Ride duration, power, and FTP in. Training Stress Score out.

hours
minutes

Average power works fine for steady efforts. For variable rides, NP is more accurate.

METHODOLOGY

Formula:TSS = (Duration in seconds x NP x IF) / (FTP x 3600) x 100, where IF (Intensity Factor) = NP / FTP. One hour at FTP equals exactly 100 TSS — that's the anchor point.

Origin: TSS was developed by Dr. Andrew Coggan and Hunter Allen as part of the performance-management framework built into TrainingPeaks and WKO software. It quantifies the physiological cost of a ride in a single number you can track over time.

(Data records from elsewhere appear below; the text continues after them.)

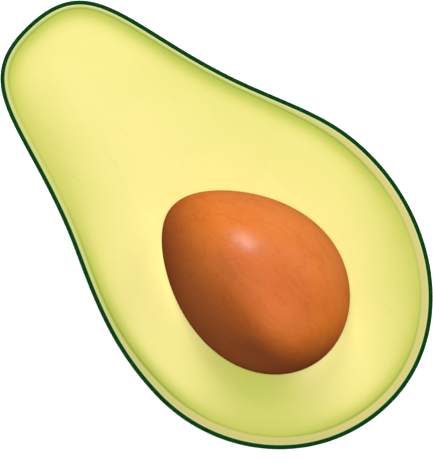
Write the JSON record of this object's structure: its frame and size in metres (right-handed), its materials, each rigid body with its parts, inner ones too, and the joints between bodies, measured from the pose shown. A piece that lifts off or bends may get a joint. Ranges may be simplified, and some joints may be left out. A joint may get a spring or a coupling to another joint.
{
  "type": "avocado half",
  "caption": "Lengthways half of a pear-shaped avocado lying on its skin: thin dark green skin, pale yellow flesh with a flat cut face, and the brown egg-shaped stone in its hollow.",
  "frame": {"origin": "at the level of the flat resting spot, under the middle of the length and width", "axes": "+X from the neck to the fat end along the length, +Z square out of the cut face, +Y to the fuller-shouldered cheek"},
  "size_m": [0.118, 0.0724, 0.0526],
  "materials": {
    "skin": "smooth dark green rind with a dull shine, fine pebbling and small pale specks",
    "flesh": "moist buttery cut flesh, pale yellow in the middle and green towards the skin",
    "stone": "smooth orange-brown seed coat with fine veins and a soft shine"
  },
  "bodies": {
    "root": {"skin": "skin", "flesh": "flesh", "stone": "stone"}
  },
  "joints": []
}
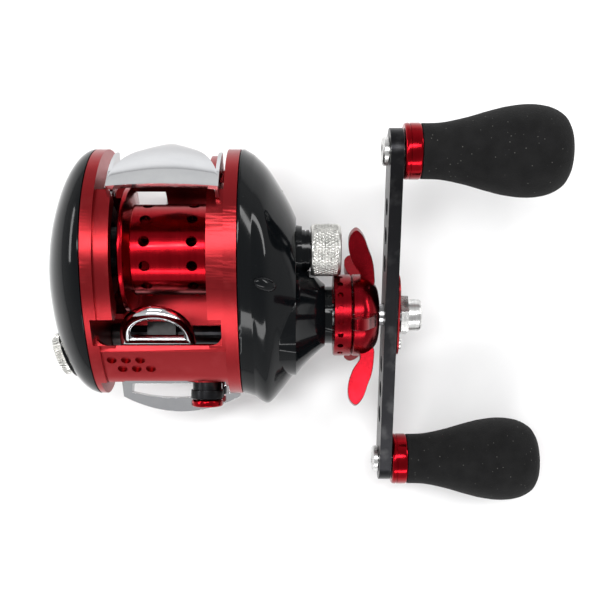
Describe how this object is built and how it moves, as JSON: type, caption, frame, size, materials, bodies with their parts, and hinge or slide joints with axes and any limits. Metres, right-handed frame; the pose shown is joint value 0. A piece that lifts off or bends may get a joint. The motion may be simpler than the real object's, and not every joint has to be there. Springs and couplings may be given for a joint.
{
  "type": "baitcasting reel",
  "caption": "Low-profile baitcasting fishing reel with twin-knob crank, star drag, thumb-bar clutch, level wind, brake dial and rod-seat foot.",
  "frame": {"origin": "middle of the reel foot's underside, where it rests in the rod's reel seat", "axes": "+X along the spool towards the crank, +Y to the angler, +Z away from the rod"},
  "size_m": [0.1391, 0.1098, 0.0579],
  "materials": {
    "red_satin": "satin red anodised",
    "red_bright": "bright red anodised",
    "black_gloss": "gloss",
    "black_metal": "black anodised",
    "black_plastic": "matt",
    "chrome": "polished",
    "silver": "satin",
    "steel": "ground",
    "brass": "cut",
    "foam": "matt closed-cell foam",
    "carbon": "woven carbon",
    "magnet": "plated"
  },
  "bodies": {
    "frame": {"frame": "red_satin", "reel_foot": "silver", "foot_screw_front": "steel", "foot_screw_rear": "steel", "palm_cover": "black_gloss", "palm_side_plate": "black_metal", "palm_spool_bearing": "steel", "handle_cover": "black_gloss", "cover_screw": "steel", "shaft_bearing": "steel", "one_way_bearing": "steel", "handle_spool_bearing": "steel", "worm_bush_palm": "black_plastic", "worm_bush_handle": "black_plastic", "worm_tube": "black_metal", "front_bar": "chrome", "yoke_spring_upper": "steel", "yoke_spring_lower": "steel", "button_spring": "steel"},
    "crank": {"drive_shaft": "steel", "idle_gear": "brass", "ratchet_wheel": "steel", "key_washer": "steel", "crank_arm": "black_metal", "nut_retainer": "red_satin", "retainer_screw": "silver", "handle_nut": "silver", "knob_spindle_front": "silver", "knob_spindle_rear": "silver"},
    "drive_gear": {"drive_gear": "brass", "drag_washer": "carbon"},
    "star_drag": {"star_wheel": "red_bright", "click_ring": "red_bright", "star_nut": "brass"},
    "knob_front": {"knob_ferrule_front": "red_bright", "knob_grip_front": "foam", "knob_cap_front": "red_bright"},
    "knob_rear": {"knob_ferrule_rear": "red_bright", "knob_grip_rear": "foam", "knob_cap_rear": "red_bright"},
    "spool": {"spool": "red_bright", "spool_shaft": "steel"},
    "yoke": {"yoke": "black_metal"},
    "pinion": {"pinion": "brass"},
    "thumb_bar": {"thumb_bar": "chrome", "clutch_cam": "steel"},
    "worm": {"worm_shaft": "steel", "worm_gear": "brass"},
    "carriage": {"line_carriage": "black_plastic", "line_guide": "chrome", "pawl": "brass"},
    "brake_dial": {"brake_dial": "silver"},
    "magnets": {"magnet_ring": "magnet"},
    "tension_knob": {"cast_control_knob": "silver"},
    "button": {"button_barrel": "black_metal", "button_cap": "red_bright"}
  },
  "joints": [
    {"name": "crank_turn", "type": "hinge", "parent": "frame", "child": "crank", "pos_m": [0, -0.0118, 0.021], "axis": [1, 0, 0], "continuous": true},
    {"name": "drive_gear_turn", "type": "hinge", "parent": "frame", "child": "drive_gear", "pos_m": [0, -0.0118, 0.021], "axis": [1, 0, 0], "continuous": true},
    {"name": "spool_spin", "type": "hinge", "parent": "frame", "child": "spool", "pos_m": [0, 0.006, 0.026], "axis": [1, 0, 0], "continuous": true},
    {"name": "worm_spin", "type": "hinge", "parent": "frame", "child": "worm", "pos_m": [0, -0.01761, 0.01286], "axis": [1, 0, 0], "continuous": true},
    {"name": "star_drag_turn", "type": "hinge", "parent": "crank", "child": "star_drag", "pos_m": [0, -0.0118, 0.021], "axis": [1, 0, 0], "range_deg": [-180, 180]},
    {"name": "knob_front_spin", "type": "hinge", "parent": "crank", "child": "knob_front", "pos_m": [0, -0.05465, 0.00455], "axis": [1, 0, 0], "continuous": true},
    {"name": "knob_rear_spin", "type": "hinge", "parent": "crank", "child": "knob_rear", "pos_m": [0, 0.03105, 0.03745], "axis": [1, 0, 0], "continuous": true},
    {"name": "thumb_press", "type": "hinge", "parent": "frame", "child": "thumb_bar", "pos_m": [0, 0.006, 0.026], "axis": [-1, 0, 0], "range_deg": [0, 15]},
    {"name": "yoke_slide", "type": "slide", "parent": "frame", "child": "yoke", "axis": [1, 0, 0], "range_m": [0, 0.0015], "deforming": ["yoke_spring_upper", "yoke_spring_lower"]},
    {"name": "pinion_spin", "type": "hinge", "parent": "yoke", "child": "pinion", "pos_m": [0, 0.006, 0.026], "axis": [1, 0, 0], "continuous": true},
    {"name": "level_wind_slide", "type": "slide", "parent": "frame", "child": "carriage", "axis": [1, 0, 0], "range_m": [-0.004, 0.008]},
    {"name": "brake_dial_turn", "type": "hinge", "parent": "frame", "child": "brake_dial", "pos_m": [-0.031, -0.0224, 0.02], "axis": [-0.9404, -0.3401, 0], "range_deg": [0, 270]},
    {"name": "magnet_slide", "type": "slide", "parent": "frame", "child": "magnets", "axis": [1, 0, 0], "range_m": [0, 0.0012]},
    {"name": "tension_turn", "type": "hinge", "parent": "frame", "child": "tension_knob", "pos_m": [0, 0.006, 0.026], "axis": [1, 0, 0], "range_deg": [-360, 360]},
    {"name": "button_push", "type": "slide", "parent": "frame", "child": "button", "axis": [0, 1, 0], "range_m": [0, 0.0015], "stiffness_N_per_m": 300, "springref_m": -0.001, "deforming": ["button_spring"]}
  ],
  "couplings": [
    {"joint": "drive_gear_turn", "follows": "crank_turn", "ratio": 1},
    {"joint": "spool_spin", "follows": "crank_turn", "ratio": -6.4},
    {"joint": "pinion_spin", "follows": "crank_turn", "ratio": -6.4},
    {"joint": "worm_spin", "follows": "crank_turn", "ratio": -1.3529},
    {"joint": "yoke_slide", "follows": "thumb_press", "m_per_rad": 0.0057},
    {"joint": "brake_dial_turn", "follows": "magnet_slide", "rad_per_m": 3927}
  ]
}
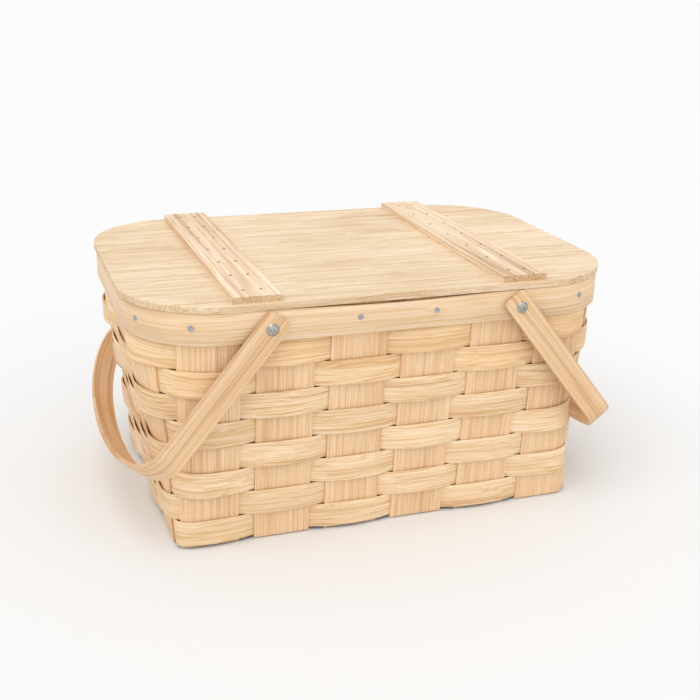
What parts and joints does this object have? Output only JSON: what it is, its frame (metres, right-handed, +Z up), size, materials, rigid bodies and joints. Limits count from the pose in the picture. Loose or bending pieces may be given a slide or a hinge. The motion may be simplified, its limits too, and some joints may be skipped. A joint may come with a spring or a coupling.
{
  "type": "picnic basket",
  "caption": "Splint-woven picnic basket with a rounded board lid on rear hinges, lid battens, a bentwood rim and swing handles that fold down over the ends.",
  "frame": {"origin": "on the surface that the basket stands on, under the middle of the basket", "axes": "+X along the basket's length towards the right handle, +Y towards the hinged back, +Z up"},
  "size_m": [0.5096, 0.3465, 0.2482],
  "materials": {
    "upright_splint": "bare ash splint, fine straight grain, matte",
    "weaver_splint": "bare ash splint, pale, open grain, matte",
    "rim_wood": "bent ash hoop, smooth, satin",
    "lid_wood": "pale board with fine flecks, satin",
    "batten_wood": "straight-grained strip, slightly pink, matte",
    "handle_wood": "steam-bent strip, smooth, satin",
    "nail_steel": "dull galvanised",
    "bolt_steel": "bright plated domed head",
    "hinge_steel": "dull plated sheet"
  },
  "bodies": {
    "basket": {"rim_hoop": "rim_wood", "rim_lining": "rim_wood", "long_upright_1": "upright_splint", "long_upright_2": "upright_splint", "long_upright_3": "upright_splint", "long_upright_4": "upright_splint", "long_upright_5": "upright_splint", "long_upright_6": "upright_splint", "cross_upright_1": "upright_splint", "cross_upright_2": "upright_splint", "cross_upright_3": "upright_splint", "cross_upright_4": "upright_splint", "weaver_row_1": "weaver_splint", "weaver_row_2": "weaver_splint", "weaver_row_3": "weaver_splint", "weaver_row_4": "weaver_splint", "weaver_row_5": "weaver_splint", "weaver_row_6": "weaver_splint", "weaver_row_7": "weaver_splint", "weaver_row_8": "weaver_splint", "rim_tacks": "nail_steel", "handle_bolts": "bolt_steel", "handle_nuts": "bolt_steel", "handle_spacers": "bolt_steel", "left_hinge_rim_leaf": "hinge_steel", "right_hinge_rim_leaf": "hinge_steel", "hinge_pins": "hinge_steel", "hinge_rim_screws": "nail_steel"},
    "lid": {"lid_board": "lid_wood", "left_batten": "batten_wood", "right_batten": "batten_wood", "batten_nails": "nail_steel", "left_hinge_lid_leaf": "hinge_steel", "right_hinge_lid_leaf": "hinge_steel", "hinge_lid_screws": "nail_steel"},
    "left_handle": {"left_handle": "handle_wood"},
    "right_handle": {"right_handle": "handle_wood"}
  },
  "joints": [
    {"name": "lid_hinge", "type": "hinge", "parent": "basket", "child": "lid", "pos_m": [0, 0.171, 0.2332], "axis": [-1, 0, 0], "range_deg": [0, 100]},
    {"name": "left_handle_swing", "type": "hinge", "parent": "basket", "child": "left_handle", "pos_m": [-0.12, 0, 0.219], "axis": [0, 1, 0], "range_deg": [-3, 168]},
    {"name": "right_handle_swing", "type": "hinge", "parent": "basket", "child": "right_handle", "pos_m": [0.12, 0, 0.219], "axis": [0, -1, 0], "range_deg": [-3, 168]}
  ]
}
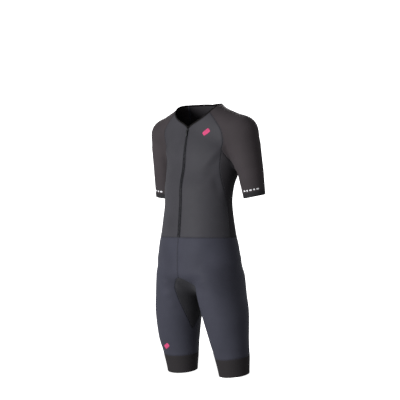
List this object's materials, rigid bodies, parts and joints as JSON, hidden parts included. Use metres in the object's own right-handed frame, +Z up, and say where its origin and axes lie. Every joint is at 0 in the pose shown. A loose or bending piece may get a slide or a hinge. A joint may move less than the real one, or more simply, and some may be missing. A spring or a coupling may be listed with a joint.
{
  "type": "triathlon suit",
  "caption": "Hollow short-sleeved triathlon suit in its worn form, with raglan sleeves, a full front zip with a swinging pull tab, and short legs with wide hem bands.",
  "frame": {"origin": "between the shoulders, level with the sides of the neckline, where the wearer holds the suit up", "axes": "+Z up, -Y the front with the zip, +X the wearer's left"},
  "size_m": [0.4834, 0.2492, 0.9635],
  "materials": {
    "front_cloth": "smooth dark grey knit with a soft sheen",
    "back_cloth": "matt near-black knit",
    "sleeve_cloth": "fine warm dark grey mesh knit",
    "sleeve_band_cloth": "smooth elastic band",
    "shorts_cloth": "dark blue-grey swim knit with a soft sheen",
    "gusset_cloth": "matt dark knit",
    "leg_band_cloth": "ribbed elastic gripper band",
    "binding_cloth": "folded elastic binding",
    "zip_tape": "woven zip tape",
    "zip_teeth": "nylon coil",
    "zip_metal": "black coated zinc"
  },
  "bodies": {
    "suit": {"front_left": "front_cloth", "front_right": "front_cloth", "back": "back_cloth", "sleeve_left": "sleeve_cloth", "sleeve_right": "sleeve_cloth", "sleeve_band_left": "sleeve_band_cloth", "sleeve_band_right": "sleeve_band_cloth", "shorts_left": "shorts_cloth", "shorts_right": "shorts_cloth", "gusset": "gusset_cloth", "leg_band_left": "leg_band_cloth", "leg_band_right": "leg_band_cloth", "neck_binding": "binding_cloth", "zip_tape_left": "zip_tape", "zip_tape_right": "zip_tape", "zip_chain": "zip_teeth", "zip_stop": "zip_teeth", "zip_slider": "zip_metal"},
    "pull": {"zip_pull": "zip_metal"}
  },
  "joints": [
    {"name": "pull_swing", "type": "hinge", "parent": "suit", "child": "pull", "pos_m": [0, -0.0641, -0.0896], "axis": [-1, 0, 0], "range_deg": [0, 150]}
  ]
}
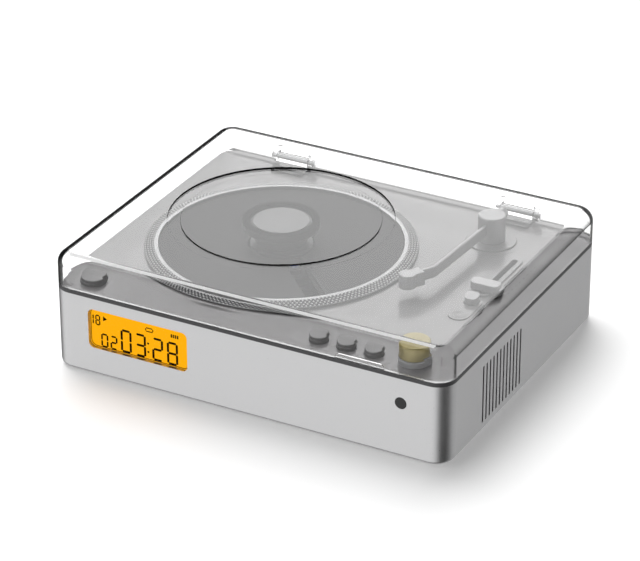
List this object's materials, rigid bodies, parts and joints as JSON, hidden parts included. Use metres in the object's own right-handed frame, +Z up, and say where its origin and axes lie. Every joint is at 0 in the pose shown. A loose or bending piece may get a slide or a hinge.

NP vs Average Power: Normalised Power accounts for the variability of effort — hard surges cost more metabolically than the same average watts held steady. If your ride had significant variation (crits, group rides, hilly routes), NP gives a more accurate TSS. For steady-state efforts (time trials, indoor sessions), average power and NP are nearly identical.

Limitations:TSS treats all stress below threshold equally and doesn't capture the disproportionate metabolic cost of time spent above threshold. It doesn't factor in environmental load — heat, altitude, and humidity add physiological stress that TSS ignores. And it requires accurate power data; heart-rate-derived TSS (hrTSS) is a rougher estimate.